Elesin Oba, The Plot
The movie began its set with the announcement of five king’s death and the rite to which the horseman must join him commences. The King’s Dog had just been killed and the Abobaku must submit to his death during this period, unfortunately, Elesin Oba, acted by the lusty Odunlade Adekola played the role of a man distracted by fate to perform his rite.
Odunlade Adekola in this movie enjoyed the luxury derailed with an expected rite of sexual pleasure to get married to a virgin which he believed to serve as a send-forth, a request reluctantly accepted by the Iyalode which delayed the rite before the British magistrate arrested him and forestall the process.
The Elesin Oba’s son, Olunde who saw the arrest and failure to perform the expected rite as a ‘shame’ to his lineage later submitted himself to the sacrifice in place of his father. Elesin Oba upon seeing the dead body of Olunde laying down committed suicide by hanging.

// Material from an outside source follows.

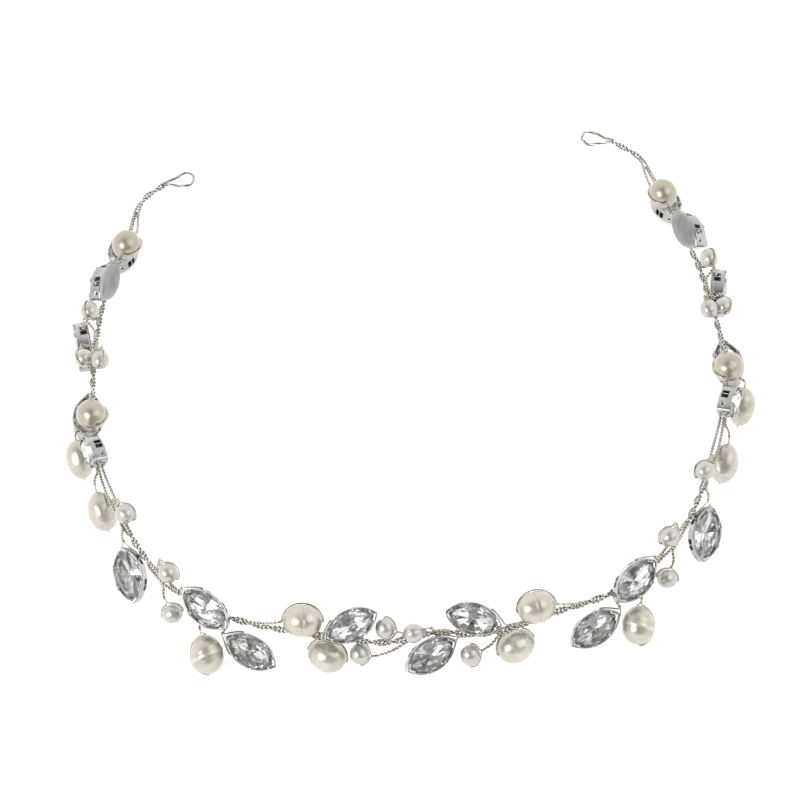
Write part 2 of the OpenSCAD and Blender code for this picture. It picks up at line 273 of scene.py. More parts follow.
@dataclass
class Route:
    """The trunk's line round the head, from the left end to the right end.

    Each of its points is away from the front by a share of half the width and by a share
    of the depth.
    """

    width: float = 151.0
    depth: float = 174.6
    front_height: float = 10.5
    back_height: float = 6.0
    front: tuple[float, float] = (-2.28, -85.5)
    low_until: float = 0.13
    high_from: float = 0.75
    steps: int = 4
    way_step: float = 0.004
    points: tuple[tuple[float, float], ...] = (
        (-0.79, 0.904), (-0.868, 0.86), (-0.903, 0.768), (-0.948, 0.688),
        (-0.969, 0.602), (-0.972, 0.505), (-0.956, 0.407), (-0.919, 0.316),
        (-0.86, 0.241), (-0.789, 0.172), (-0.697, 0.107), (-0.564, 0.056),
        (-0.404, 0.029), (-0.219, 0.012), (-0.046, 0.001), (0.106, 0.018),
        (0.272, 0.018), (0.457, 0.052), (0.623, 0.084), (0.755, 0.135),
        (0.848, 0.195), (0.921, 0.273), (0.983, 0.364), (1.023, 0.459),
        (1.03, 0.551), (1.001, 0.653), (0.971, 0.734), (0.909, 0.831),
        (0.844, 0.928), (0.808, 0.965), (0.72, 1.0),
    )
    trace: list[Vector] = field(init=False)
    reach: list[float] = field(init=False)

    def __post_init__(self) -> None:
        """Works out the trace and the length up to each of its points."""
        self.trace = self.curve(self.steps)
        self.reach = reaches(self.trace)

    @property
    def length(self) -> float:
        """Length of the trunk."""
        return self.reach[-1]

    def curve(self, steps: int) -> list[Vector]:
        """Curve through the route's points at the trunk's height.

        Args:
            steps: pieces between two points of the route.

        Returns:
            The curve's points.
        """
        flat = smooth_path(
            [Vector((self.front[0] + x * self.width / 2, self.front[1] + y * self.depth, 0))
             for x, y in self.points],
            steps,
        )
        for i, point in enumerate(flat):
            point.z = self.height(i / (len(flat) - 1))
        return flat

    def height(self, share: float) -> float:
        """Height of the trunk.

        Args:
            share: share of the route's points.

        Returns:
            The height there.
        """
        forward = 1 - abs(2 * share - 1)
        rise = (forward - self.low_until) / (self.high_from - self.low_until)
        return self.back_height + held(rise) * (self.front_height - self.back_height)

    def point(self, share: float) -> Vector:
        """Place on the trunk.

        Args:
            share: share of the trunk's length.

        Returns:
            The place there.
        """
        at = held(share) * self.length
        i = 0
        while i < len(self.trace) - 2 and self.reach[i + 1] < at:
            i += 1
        part = (at - self.reach[i]) / (self.reach[i + 1] - self.reach[i])
        return self.trace[i].lerp(self.trace[i + 1], part)

    def way(self, share: float) -> Vector:
        """Direction of the trunk at a share of its length."""
        return (self.point(share + self.way_step) - self.point(share - self.way_step)
                ).normalized()

    def heading(self, share: float) -> float:
        """Compass direction of the trunk, in radians."""
        way = self.way(share)
        return math.atan2(way.y, way.x)


@dataclass
class Seat:
    """An element in its place on the vine."""

    element: Element
    side: Side
    route: Route

    @property
    def share(self) -> float:
        """Share of the trunk that the element sits at."""
        if self.side is Side.LEFT:
            return self.element.from_left
        return 1 - self.element.from_right

    @property
    def root_share(self) -> float:
        """Share of the trunk that the element's stem leaves at."""
        return self.share - self.side.value * self.element.root

    def matrix(self) -> Matrix:
        """Turn and place of the element.

        Returns:
            The matrix from the element's own space to the vine's.
        """
        e, sign = self.element, self.side.value
        heading = self.route.heading(self.share)
        spot = self.route.point(self.share) + (
            Matrix.Rotation(heading, 3, "Z") @ Vector((0, e.inward, e.above))
        )
        facing = heading - math.pi / 2 + sign * math.radians(e.turn)
        return (
            Matrix.Translation(spot)
            @ Matrix.Rotation(facing, 4, "Z")
            @ Matrix.Rotation(math.radians(90 - e.lift), 4, "Y")
            @ Matrix.Rotation(sign * math.radians(e.roll), 4, "Z")
            @ Matrix.Diagonal((1, sign, 1, 1))
        )


# Finishes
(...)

Many movie critics commented on the plot and settings of this movie but this article will dwell on the position of the British masters on the failure of this rite and their general contribution to the extinction of African cultural practices.

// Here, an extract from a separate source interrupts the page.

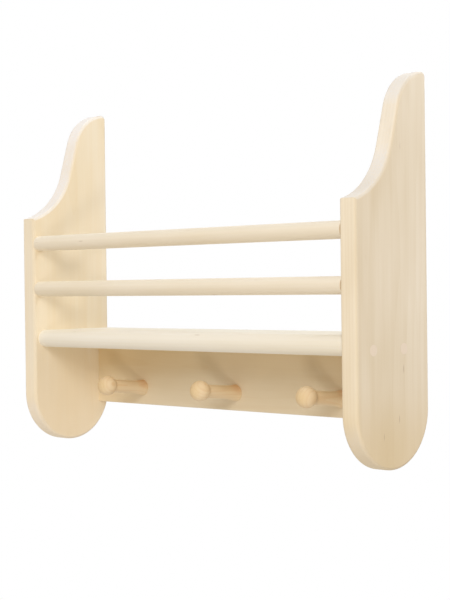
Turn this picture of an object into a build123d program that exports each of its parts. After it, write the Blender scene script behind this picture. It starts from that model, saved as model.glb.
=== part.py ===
from build123d import *
import os
from math import atan2, cos, degrees, radians, sin, sqrt

# Wall rack: two side panels hold a shelf, two guard rails and a rail with three turned pegs.
# X runs along the wall, Y = 0 is the wall and the front faces -Y, Z is up.
# The origin lies on the wall, midway between the two keyholes that the rack hangs on.
# All sizes are in millimetres. Heights are above the lowest point of the side panels.

# Side panels. Their height is to the top corner before it is rounded.
OVERALL_WIDTH = 450.0
PANEL_THICKNESS = 18.0
PANEL_DEPTH = 104.0
PANEL_HEIGHT = 354.0
FRONT_CORNER_HEIGHT = 237.0
TOP_CORNER_RADIUS = 5.0
EDGE_ROUND = 3.0
# The ogee leaves the wall level, as a crown, a straight and a cove, and meets the front edge at a slope.
OGEE_CROWN_RADIUS = 44.0
OGEE_STRAIGHT = 37.0
OGEE_END_SLOPE = 14.0
# The wood left between the end of a socket and the panel's outer face
PANEL_BLIND_WALL = 5.0

# Shelf
SHELF_THICKNESS = 18.0
SHELF_HEIGHT = 101.0
SHELF_SETBACK = 5.0
ARRIS = 1.0

# Guard rails: their fronts are flush with the panels' front edges
RAIL_DIAMETER = 16.0
LOWER_RAIL_HEIGHT = 162.5
UPPER_RAIL_HEIGHT = 210.5
RAIL_TENON_DIAMETER = 10.0

# Peg rail, set against the wall and under the shelf
PEG_RAIL_THICKNESS = 15.0
PEG_RAIL_WIDTH = 63.0
PEG_SPACING = 136.0
PEG_ABOVE_RAIL_EDGE = 18.0
PEG_RAIL_BLIND_WALL = 3.0

# Pegs: they lean up, and distances are from the face of the peg rail, along the peg's own axis
PEG_LEAN = 5.5
PEG_BASE_DIAMETER = 16.5
PEG_BASE_EDGE = 1.2
PEG_NECK_DIAMETER = 13.4
PEG_NECK_AT = 24.0
PEG_HEAD_DIAMETER = 20.2
PEG_HEAD_AT = 51.0
PEG_HEAD_FILLET = 4.0
PEG_TENON_DIAMETER = 10.0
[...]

The British in the movie portrayed a cognitive picture of neglect of African culture, it can be seen in the first quarter of the movie that the British Resident Commissioner, Pilkings, and his wife Jane were cluelessly and comically roaming around their house in the sacred egungun regalia which was seized during the arrest of a native traditionalist. The messenger, Sergeant Amusa (acted by Jide Kosoko) warned them about the cultural disrespect which they refused to heed.
In another case, Pilkings sees suicide no matter the form where is portrayed as a local and bad idea and decided to forestall the process by saving Elesin’s life, not minding the consequence on the people.
African Culture: The Declining Effects.
Arguably, the coming of the global west to African soil contributed to the declining effect on African customs and traditional values, aside from overriding the cultural practices, the European way of life has affected negatively the way Africans behave, through the use of disorientation tools, their mode of dressing, their style of relationship and what they believe to be their values has changed, also the introduction of industrialization and urbanization forced men to leave their villages to find work which resulted in breaking the strong family ties in African homes.
Ferdinand Tonnes in one of his books on social theories identified the concept of Gemeinschaft and the Gesellschaft system (the old ‘communal’ and new ‘associational’ society). The Gemeinschaft system which replicates the old African society believes strongly in the spirit of togetherness, communalism, and peaceful coexistence.
This system is built on the fact that what affects one affects all, all for one, and one for all. People have simple and direct face-to-face relations with each other, while the other contrasting system believes in the new capitalist system and rational will, where “All Man for Himself”. This system is typified by modern, cosmopolitan societies with a huge desire for self-interest and maximizing economic and political profit not minding who is affected.
The coming of the Europeans also affected the thriving of locally made craftsmanship and products. African society has a pool of ideas that worked locally and boosted their economy before the global West swayed away from the relevance of these vocations and made people condescend to foreign-made products.
The Late Biyi Bandele’s storytelling prowess in combination with nice and modern camera angle and positioning made the movie top-notch. His past movies which include “Half of a Yellow Sun” with Chiwetel Ejiofor and Thandiwe Newton was an adaptation of the Chimamanda Adichie novel back in 2013 is superb and of course, this theatrical adaptation of Wole Soyinka’s “Death and the King Horseman” novel is not a bad production.